Lastly, good operational improvement in cash, solid cash flow in the second quarter, $6.3 billion year to date. Our CFOA advanced ahead of net income and depreciation. And again, in general, while we are seeing progress decline, our working capital is offsetting that, and so that's kind of the tail of the tape so for this year.
We have a very strong balance sheet with consolidated cash of $74 billion. You go down the walk, you see lots of free cash flow, which is a big part of the GE business model. It's just lots of cash available for capital allocation as we look at the year. So we continue to build the cash balance. We are on track for CFOA for the year. And I think the cash story and the balance sheet strengthening story is a very positive story for GE and our investors.

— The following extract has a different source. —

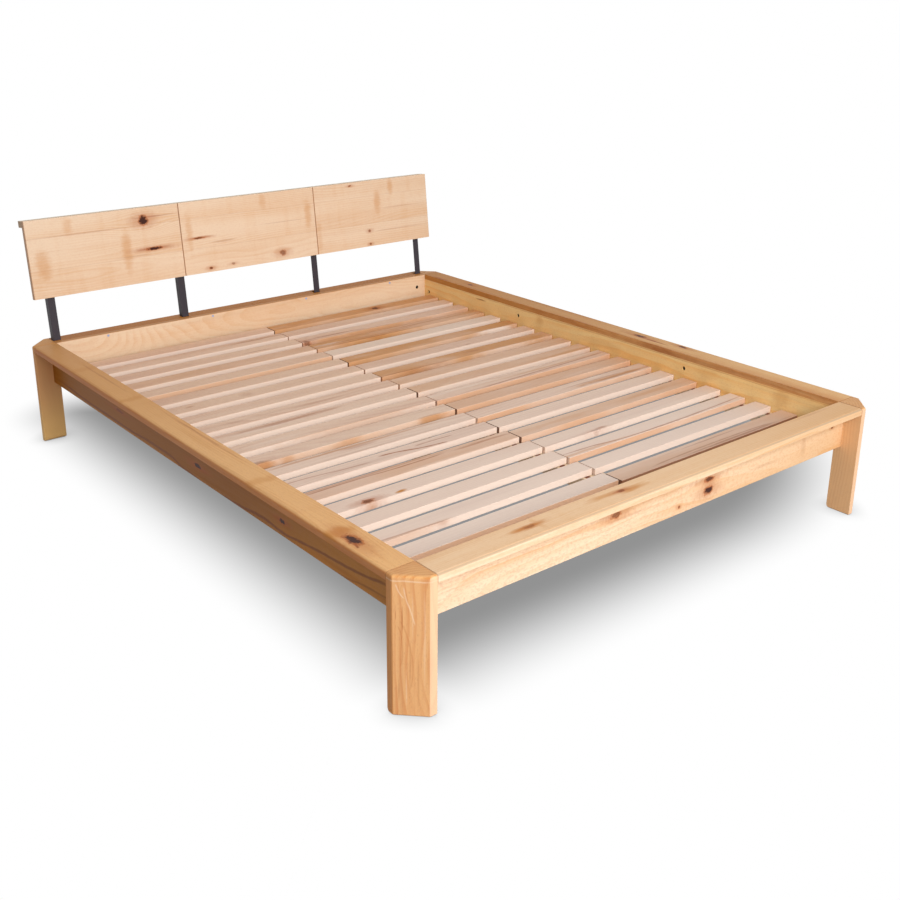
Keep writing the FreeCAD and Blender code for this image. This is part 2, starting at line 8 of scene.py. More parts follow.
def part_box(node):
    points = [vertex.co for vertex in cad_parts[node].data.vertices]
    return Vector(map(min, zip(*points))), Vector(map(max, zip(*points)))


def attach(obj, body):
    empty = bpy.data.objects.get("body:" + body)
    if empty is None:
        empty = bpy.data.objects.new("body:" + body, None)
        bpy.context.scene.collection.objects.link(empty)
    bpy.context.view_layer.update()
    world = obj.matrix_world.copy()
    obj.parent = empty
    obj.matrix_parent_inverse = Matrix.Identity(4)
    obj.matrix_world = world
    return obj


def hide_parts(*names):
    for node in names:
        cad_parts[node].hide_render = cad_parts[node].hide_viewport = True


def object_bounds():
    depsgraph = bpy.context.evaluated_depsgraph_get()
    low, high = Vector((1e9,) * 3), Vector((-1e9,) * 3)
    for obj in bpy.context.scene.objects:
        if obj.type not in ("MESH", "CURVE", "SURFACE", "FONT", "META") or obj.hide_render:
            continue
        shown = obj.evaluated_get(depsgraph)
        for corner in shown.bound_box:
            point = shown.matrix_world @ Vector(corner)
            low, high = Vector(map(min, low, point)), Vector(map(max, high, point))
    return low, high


bl_info = {
    "name": "Capped-rail double bed",
    "version": (1, 0, 0),
    "blender": (4, 5, 0),
    "location": "View3D > Sidebar > Bed",
    "description": "Dresses a double bed of solid wood with timber, steel and webbing finishes",
    "category": "Object",
}

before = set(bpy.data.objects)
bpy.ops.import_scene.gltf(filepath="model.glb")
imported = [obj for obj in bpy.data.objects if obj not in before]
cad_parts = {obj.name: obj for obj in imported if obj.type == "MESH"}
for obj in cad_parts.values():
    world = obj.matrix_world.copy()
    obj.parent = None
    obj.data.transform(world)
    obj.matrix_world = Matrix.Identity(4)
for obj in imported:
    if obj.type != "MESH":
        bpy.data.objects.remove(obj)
CAD_BOX = [list(corner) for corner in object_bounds()]

# The middle of the space between the head and foot boards on the floor, and the top of the rails
MIDDLE = Vector((0, (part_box("foot_board")[1].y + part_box("head_board")[0].y) / 2, 0))
RAIL_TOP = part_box("head_board")[1].z
SLATS = 20

SIDES = ("left", "right")
ENDS = ("front", "back")


def paint(red, green, blue):
    """A colour from a paint card, 0 to 255 a channel, as the light values that the shaders use."""
    channels = []
    for value in (red, green, blue):
        value = value / 255
        channels.append(value / 12.92 if value <= 0.04045 else ((value + 0.055) / 1.055) ** 2.4)
    return tuple(channels)


class Sheet:
    """Lays out and joins shader nodes on one node tree."""

    def __init__(self, tree):
        self.tree = tree
        self.count = 0

    def node(self, kind, **settings):
        """A new node of a kind, with its settings."""
        node = self.tree.nodes.new(kind)
        node.location = (180 * (self.count % 12), -240 * (self.count // 12))
        self.count += 1
        for name, value in settings.items():
            setattr(node, name, value)
        return node

    def put(self, socket, value):
        """Give a socket a link or a plain value."""
        if isinstance(value, bpy.types.NodeSocket):
            self.tree.links.new(value, socket)
        elif isinstance(value, tuple) and len(value) == 3 and socket.type == "RGBA":
            socket.default_value = (*value, 1)
        else:
            socket.default_value = value

    def math(self, operation, first, second=0.0, third=0.0):
        """What an operation makes of one, two or three numbers."""
        node = self.node("ShaderNodeMath", operation=operation)
        for socket, value in zip(node.inputs, (first, second, third)):
            self.put(socket, value)
        return node.outputs[0]

    def plus(self, first, second):
        """The sum of two numbers."""
        return self.math("ADD", first, second)

    def less(self, first, second):
        """The first number less the second."""
        return self.math("SUBTRACT", first, second)

    def times(self, first, second):
        """The product of two numbers."""
        return self.math("MULTIPLY", first, second)

    def over(self, first, second):
        """The first number divided by the second."""
        return self.math("DIVIDE", first, second)

    def scaled(self, value, factor, start):
        """A number times a factor, counted from a start."""
        return self.math("MULTIPLY_ADD", value, factor, start)

    def greater(self, first, second):
        """The greater of two numbers."""
        return self.math("MAXIMUM", first, second)

    def smaller(self, first, second):
        """The smaller of two numbers."""
        return self.math("MINIMUM", first, second)

    def vector(self, operation, first, second=(0.0, 0.0, 0.0)):
        """What an operation makes of one or two vectors."""
        node = self.node("ShaderNodeVectorMath", operation=operation)
        self.put(node.inputs[0], first)
        self.put(node.inputs[1], second)
        return node.outputs["Value"] if operation in ("LENGTH", "DISTANCE") else node.outputs[0]

    def split(self, vector):
        """The three numbers of a vector."""
        node = self.node("ShaderNodeSeparateXYZ")
        self.put(node.inputs[0], vector)
        return node.outputs

    def join(self, x, y, z):
        """A vector of three numbers."""
        node = self.node("ShaderNodeCombineXYZ")
        for socket, value in zip(node.inputs, (x, y, z)):
            self.put(socket, value)
        return node.outputs[0]

    def mix(self, share, first, second):
        """A blend of two colours."""
        node = self.node("ShaderNodeMix", data_type="RGBA")
        self.put(node.inputs[0], share)
        self.put(node.inputs[6], first)
        self.put(node.inputs[7], second)
        return node.outputs[2]

    def ease(self, value, low, high, first=0.0, last=1.0):
        """A number eased from one range to another."""
        node = self.node("ShaderNodeMapRange", interpolation_type="SMOOTHSTEP")
        for socket, number in zip(node.inputs, (value, low, high, first, last)):
            self.put(socket, number)
        return node.outputs[0]

    def cloud(self, place, stretch, detail=2.0, rough=0.5):
        """Smooth noise, stretched by a vector of repeats a metre."""
        node = self.node("ShaderNodeTexNoise")
        self.put(node.inputs["Vector"], self.vector("MULTIPLY", place, stretch))
        self.put(node.inputs["Scale"], 1.0)
        self.put(node.inputs["Detail"], detail)
        self.put(node.inputs["Roughness"], rough)
        return node.outputs

    def source(self, kind="Object"):
        """Where a point lies on the object, or its normal."""
        return self.node("ShaderNodeTexCoord").outputs[kind]

    def from_middle(self):
        """Where a point lies, seen from the bed's middle."""
        return self.vector("SUBTRACT", self.source(), MIDDLE)

    def bump(self, shader, height, strength, distance):
        """Raise a height on a shader's surface."""
        node = self.node("ShaderNodeBump")
        node.inputs["Strength"].default_value = strength
        node.inputs["Distance"].default_value = distance
        self.put(node.inputs["Height"], height)
        self.put(shader.inputs["Normal"], node.outputs[0])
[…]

So with that, let me turn it over to Keith, and he will go through the operations.
Thanks, Jeff. I am going to start with the summary of the second quarter. For the quarter, we had continuing operations revenues of $37.4 billion, which were down 4%. The pieces [ph], industrial sales of $24.4 billion, were down 6% and that's right in line with our expectations.

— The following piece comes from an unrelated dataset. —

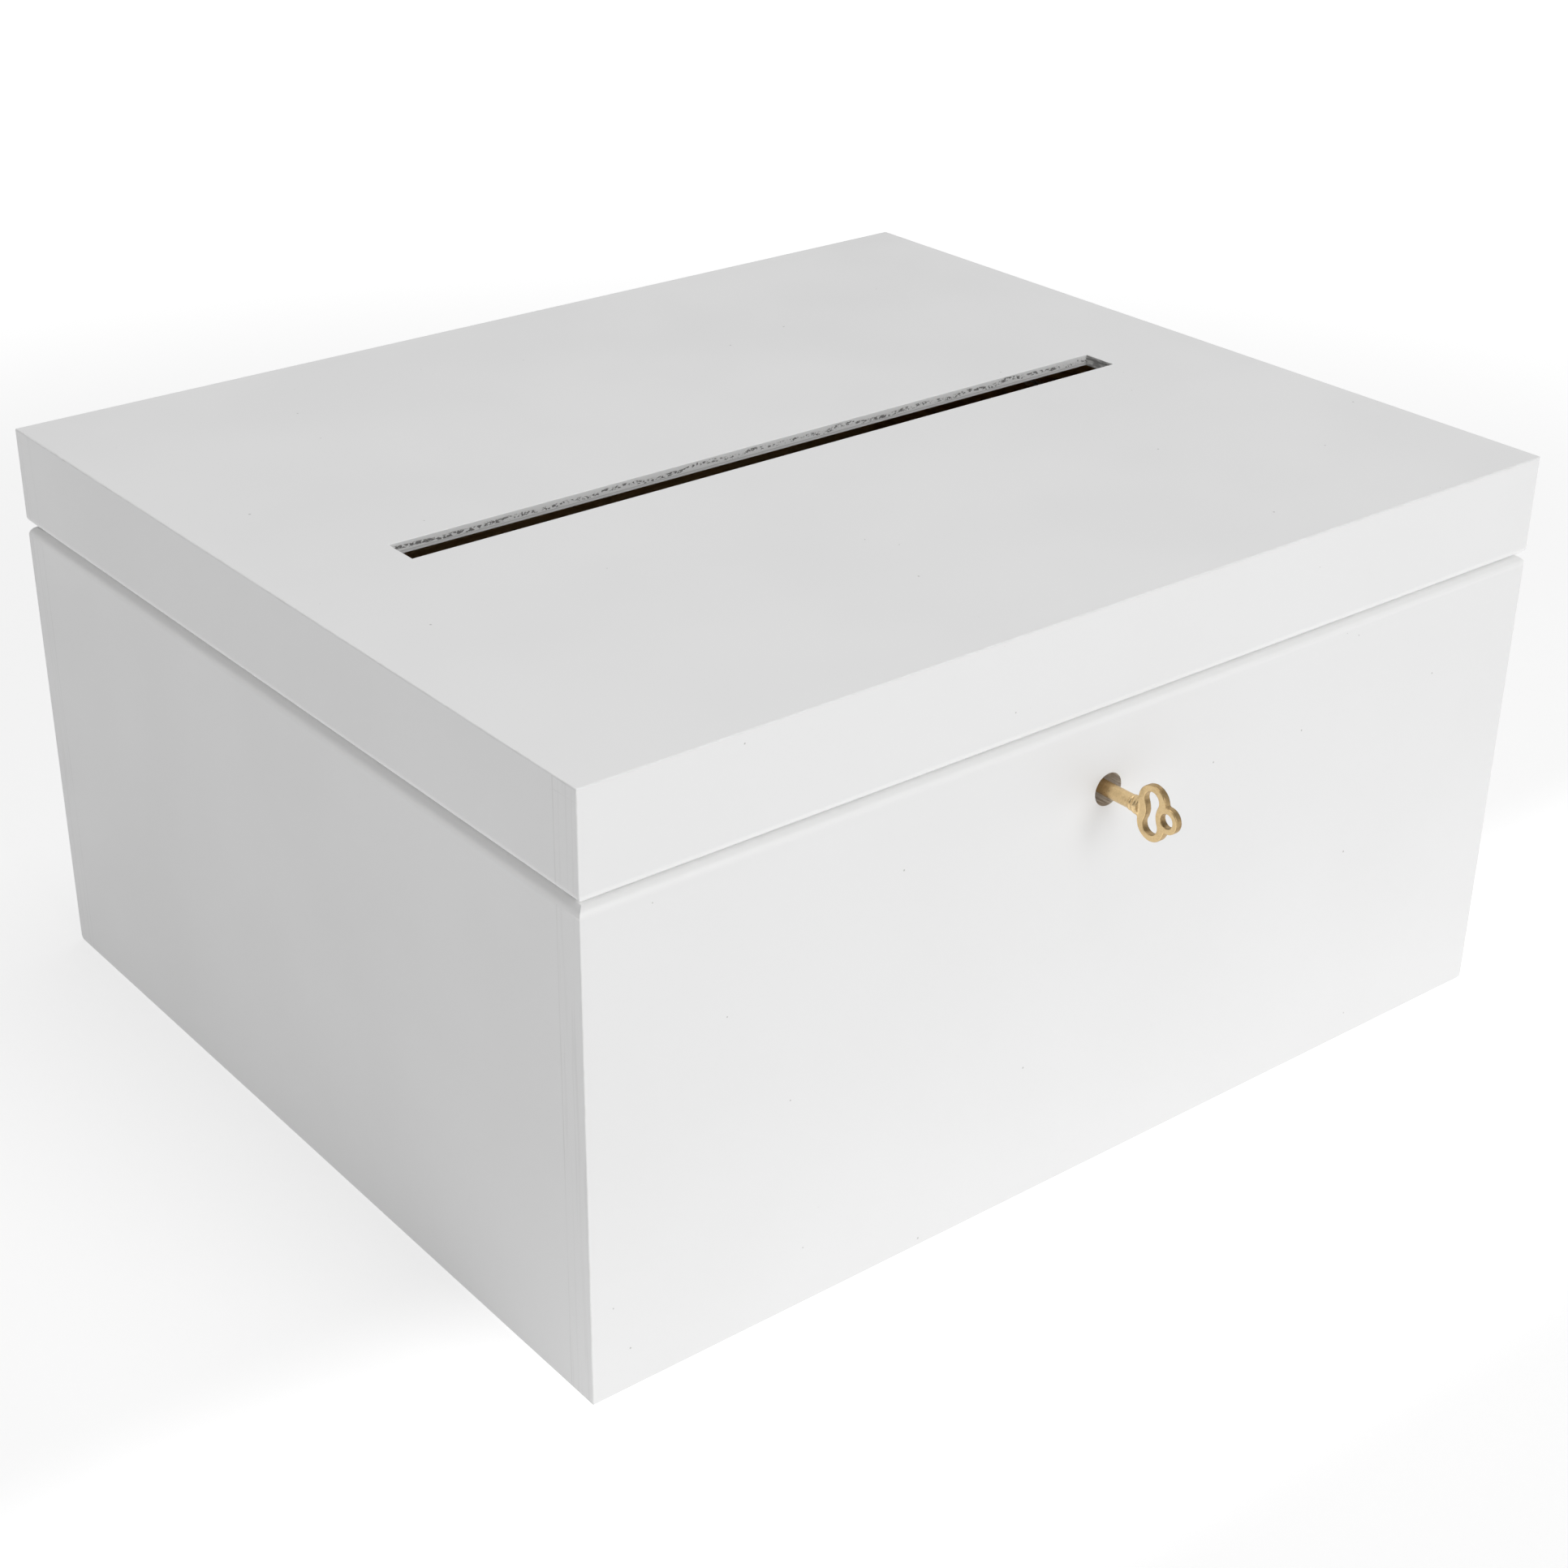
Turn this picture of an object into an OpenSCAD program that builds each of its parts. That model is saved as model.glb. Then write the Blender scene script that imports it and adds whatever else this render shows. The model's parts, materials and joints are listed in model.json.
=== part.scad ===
// Wedding card box: a hinged wooden box with a card slot in its lid, a box lock and a key.
// Millimetres, +Z up. The front, with the keyhole, faces -Y.
// The origin is on the face that the box rests on, under the middle of the box.

/* [Box] */
// Outer width, left to right
box_w = 290; // [260:1:340]
// Outer depth, front to back
box_d = 248; // [200:1:300]
// Outer height with the lid shut
box_h = 150; // [140:1:200]
// Height of the lid, from the seam to the top
lid_h = 26; // [24:1:36]
// Thickness of the side boards
board_t = 8; // [8:0.5:12]
// Thickness of the top and bottom panels
panel_t = 3; // [2.5:0.5:5]
// How far the bottom panel is let into the boards
rebate_w = 4; // [3:0.5:5]
// Open line between the lid and the box
seam_gap = 0.4; // [0.3:0.1:0.6]

/* [Rounded edges] */
// Upper outer edges of the box, below the seam
box_round = 3; // [1:0.5:3]
// Lower outer edges of the lid, above the seam
lid_round = 2.5; // [1:0.5:2.5]
// Bottom edges at the back and the right, sanded round
worn_round = 2.5; // [0.5:0.5:3]
// Upright corners at the right
corner_round = 1.3; // [0.5:0.1:3]
// Every other outer edge, only eased
crisp_round = 0.4; // [0.2:0.1:1]

/* [Card slot] */
// Length of the slot, left to right
slot_w = 221; // [180:1:230]
// Width of the slot, front to back
slot_d = 10; // [6:0.5:14]
// Middle of the slot, right of the middle of the box
slot_x = 0.5; // [-2:0.5:2]
// Middle of the slot, behind the middle of the box
slot_y = -4.4; // [-10:0.2:10]

/* [Hinges] */
// Width of each hinge
hinge_w = 25; // [20:1:30]
// Middle of each hinge, from the middle of the box
hinge_x = 95; // [70:1:110]
// How far the pin lies behind the back of the box
pin_out = 1.3; // [1.3:0.1:2]
// Outer diameter of the knuckles
barrel_d = 3.6; // [3:0.1:3.6]
// Diameter of the pin
pin_d = 1.6; // [1.2:0.1:2]
// Sheet thickness of the leaves
leaf_t = 0.9; // [0.7:0.1:1]
// Angle at which the stop wings meet
open_angle = 105; // [95:1:110]
// Reach of the stop wings from the pin
wing_reach = 6; // [5:0.5:7]

/* [Lock] */
// How far the key's axis lies below the seam
key_drop = 20.2; // [20:0.1:24]
// Diameter of the keyhole in the front board
keyhole_d = 8.2; // [8.1:0.1:8.8]
// Width of the lock plate, with its ears
plate_w = 50; // [48:1:56]
// Width of the lock case
case_w = 37; // [37:1:40]
// Depth of the lock from the board
case_t = 7; // [7:0.1:8]
// How far the bolt slides
throw = 6.5; // [6:0.1:6.5]

/* [Key] */
// Diameter of the shank
shank_d = 3.5; // [3:0.1:3.5]
// Height of the bow's two large lobes, outside
bow_h = 13.8; // [12:0.2:16]
// Thickness of the bow
bow_t = 1.8; // [1.4:0.1:2.4]
// Reach of the bow from the front of the box
bow_reach = 22.05; // [20:0.05:26]

/* [Hidden] */

$fn = 64;
white = "whitesmoke";
steel = "silver";
plated = "darkkhaki";
brass = "goldenrod";
eps = 0.02;          // ease of a screw, rivet or fixed pin in its hole
cut = 1;             // how far a cutting shape runs past what it cuts

// The box
front_y = -box_d / 2;
back_y = box_d / 2;
inside_w = box_w - 2 * board_t;
inside_d = box_d - 2 * board_t;
seam_z = box_h - lid_h;
base_top = seam_z - seam_gap / 2;
lid_low = seam_z + seam_gap / 2;
rail_top = box_h - panel_t;

// The hinges
pin_y = back_y + pin_out;
knuckles = 5;
knuckle_w = hinge_w / knuckles;
knuckle_gap = 0.15;
leaf_y = back_y - board_t + 1.2;
leaf_edge = pin_y - barrel_d / 2 - 0.25;
wing_start = barrel_d / 2 + 0.3;
wing_t = 0.9;
wing_root = 0.9;     // how far the wing's root runs into its knuckle
wing_lap = 0.4;      // and past the start of the wing
pin_head_t = 0.4;
pin_head_r = 1.35;
pin_edge_r = 1.26;
wing_angle = open_angle / 2 + 1;
running = 0.07;      // radial clearance of a knuckle that turns on the pin
hinge_screw_x = 8;
hinge_screw_y = leaf_y + 2.4;
hinge_screw_l = 10;

// The screws
screw_d = 2;
screw_head_d = 3.4;
screw_head_t = 0.7;
screw_tip = 2;
recess_w = 0.4;
pan_d = 4.2;
pan_t = 1.1;
wood_screw_l = 7;

// The lock. Depths are counted inward from the inner face of the front board.
lock_y = front_y + board_t;
key_z = seam_z - key_drop;
plate_t = 1;
wall_t = 0.8;
lock_low = key_z - 7.3;
lock_top = base_top - 0.3;
hub_r = keyhole_d / 2 + 0.4;
hub_clear = 0.05;
flange_r = 6;
flange_d0 = plate_t + 0.1;
flange_d1 = 2.5;
bolt_d0 = 2.7;
bolt_t = 1.5;
bolt_d1 = bolt_d0 + bolt_t;
crank_r = throw / (2 * sin(45));
crank_pin_r = 0.8;
crank_play = 0.25;
bit_r = 3.7;
bit_t = 1.2;
bore_r = 1;
drill_r = 0.9;
key_tip = 3.8;
bit_d0 = 0.1;
bit_d1 = 2.4;

// The bolt and the keeper's two tongues
bolt_low = key_z + 2.2;
bolt_high = key_z + 10.4;
rivet_r = 1;
rivet_z = key_z + 7.8;
rivet_x = [-6, 7];
guide_clear = 0.1;
tongue_x = [-6, 8];
tongue_t = 1.5;
tongue_low = bolt_high + 0.6;
tongue_d0 = 1.5;
tongue_d1 = 5.7;
tongue_gap = 0.55;
finger_h = 2;
finger_z = tongue_low + 3.2;
post_w = 2.4;
keeper_w = 34;
keeper_z = lid_low + 2.3;
keeper_h = 11.5;
keeper_screw_x = 11;
keeper_screw_z = keeper_z + 7;
lock_screw_x = (plate_w + case_w) / 4;
lock_screw_z = [lock_low + 5, lock_top - 6];

// The key. Reaches are counted outward from the front of the box.
lobe_r = 4.15;
lobe_h = bow_h / 2 - lobe_r;
tip_r = 3.15;
tip_hole_r = 1.75;
tip_s = bow_reach - tip_r;
lobe_s = tip_s - 4.7;
eye_r = 2.15;
eye_h = 3.15;
eye_wall = tip_hole_r + 1.65;
neck_s = lobe_s - 5.4;
neck_l = 5;
neck_h = shank_d + 0.7;
collar_l = 1;
collar_r = shank_d / 2 + 0.3;
bulge_s = lobe_s - 3.8;
bulge_r = 2.2;
eye_low_s = lobe_s - 1.9;
eye_high_s = lobe_s + 1.7;
notch_depth = 0.9;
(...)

If you go back to the second and third quarters of last year, we estimated that our equipment revenues could be down 10% to 15% in 2010 based on the orders profile we were seeing. In December be updated that to say that we thought our equipment orders – equipment revenue could be down 5% to 10% this year and through the first half, the equipment revenues are down 8%. So that's right in line with what we had as expectations.
Financial services revenue was $13.1 billion, down 2%. I'll show you more of that on the GE Capital page. We earned $3.3 billion of net income, which is up 14%; and for earnings per share, we earned $0.30 as Jeff said, which includes the cost of the preferred dividend, and the EPS results are up 15%. As Jeff covered, the total cash flow from operating activities was $6.3 billion year-to-date, which puts us right on track for our total-year estimate.
And for taxes, the consolidated tax rate for the second quarter is 21%. That's up from 7% in the second quarter of '09 mainly because of the improvement in highly-taxed pretax earnings principally at GE Capital. GE tax rate is in line with 2009 and as you look at the rest of the year, we expect the GE rate for the full year to be at somewhere in the mid-20s, a bit lower than we had in the second quarter due to the income mix between GE and GE Capital and some possible second half order resolutions that was talked about.
On the right side, one final point; the total GECS tax benefit I say on the chart that it is a lower benefit. The total benefit in Q2 was $570 million lower than last year's Q2. On the right side of the segment results, you can see our industrial businesses, ex media, had $3.6 billion of segment profit, which was down 2% from last year; NBC Universal had both revenue and profit growth and GE capital earned $830 million, up 93%.
Overall, segment profit was up 8% and with lower restructuring at the corporate level, partially offset by higher interest, the total earnings were up 14%. So it's great to be back delivering strong earnings growth.
Now before I cover the business highlights, here is the summary of the second quarter items that impacted our results. And as you can see, there were very few items to break out this quarter. First, as we continue to report, we had a total impact of $0.01 from restructuring and other charges. We continue to reduce our lighting cost structure. We had some restructuring of water, healthcare, and global banking. We had two gains in the quarter. We sold a portion of our CFM engine teardown business to Snecma and we realized a $77 million after-tax gain on that. And we had an environmental insurance settlement that occurred in the quarter for a $75 million after-tax gain.